If there are dog results that are exactly the same, then the application should return all of those applicable ones.

Background information

I have researched online and can find plenty of examples where people have simply totaled up the number of matches, but do not take into account the idea of ‘value proximity’. I want to see if others have had the same problem and how they approached it, but I haven’t been able to find similar questions/answers.

I have been thinking of the best and most effective way to tackle the problem and was thinking of representing each value as a key-value pair. When I construct the query, I would use a SELECT to find the nearest value if there was not an exact match through interpreting the strings as integers. For example…

  • {‘1’: ‘Small’}
  • {‘2’: ‘Medium’}
  • {‘3’: ‘Large’}
SELECT table_name.value     FROM table_name ORDER BY ABS(table_name.value - 2), rand()    LIMIT 1 

The rand() function in the ORDER BY clause would mean that if you selected a medium size dog (2), it will randomly pick either between either Small or Large.

Show some code

Below was the previous SQL CASE statement I wrote (which I will probably convert in some form to a Django filter once I have a better idea of how to approach this problem). The specified values (High, Medium etc) were simply there to give something for the database to work off.

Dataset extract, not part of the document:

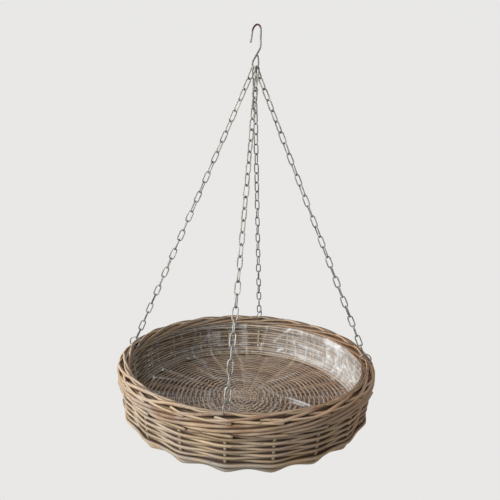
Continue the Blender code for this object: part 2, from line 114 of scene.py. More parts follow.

SELECT activity_level_count, shedding_level_count, grooming_demand_count, intelligence_count, drools_count, coat_length_count, size_count, (activity_level_count + shedding_level_count + grooming_demand_count + intelligence_count + drools_count + coat_length_count + size_count)  AS total  FROM (SELECT        COUNT(CASE WHEN activity_level = 'High' THEN 1 END) AS activity_level_count,        COUNT(CASE WHEN shedding_level = 'Medium' THEN 1 END) AS shedding_level_count,        COUNT(CASE WHEN grooming_demand = 'Low' THEN 1 END) AS grooming_demand_count,       COUNT(CASE WHEN intelligence = 'Low' THEN 1 END) AS intelligence_count,       COUNT(CASE WHEN drools = 'FALSE' THEN 1 END) AS drools_count,       COUNT(CASE WHEN coat_length = 'Short' THEN 1 END) AS coat_length_count,       COUNT(CASE WHEN size = 'Giant' THEN 1 END) AS size_count        FROM dog_breed_website_dog AS dogs GROUP BY breed_name) AS result 

Expected results

Let’s say that there is a user that inputs the following attributes on the form:

  • Must be good with children: Yes
  • Drooling: No
  • Coat Length: Short
  • Activity Level: High
  • Shedding Level: Medium
  • Grooming Level: No preference
  • Intelligence Level: Low
  • Preferred Size: Small

And we have two dogs, with mostly similar (yet slightly different) attributes:

Dog 1

  • Must be good with children: Yes
  • Drooling : No
  • Coat Length: Short
  • Activity Level: High
  • Shedding Level: Medium
  • Grooming Level: No preference
  • Intelligence Level: High
  • Size: Large

Dog 2

  • Must be good with children: Yes
  • Drooling : No
  • Coat Length: Short
  • Activity Level: High
  • Shedding Level: Medium
  • Grooming Level: No preference
  • Intelligence Level: Medium
  • Size: Medium

The application should return Dog 2 as the final result, since although both dogs have an equal number of exact matches, Dog 2’s attributes that don’t exactly match are closer to the user’s selected choices than Dog 1. The Intelligence Level and Size attributes for Dog 2 are closer to what the user wanted originally.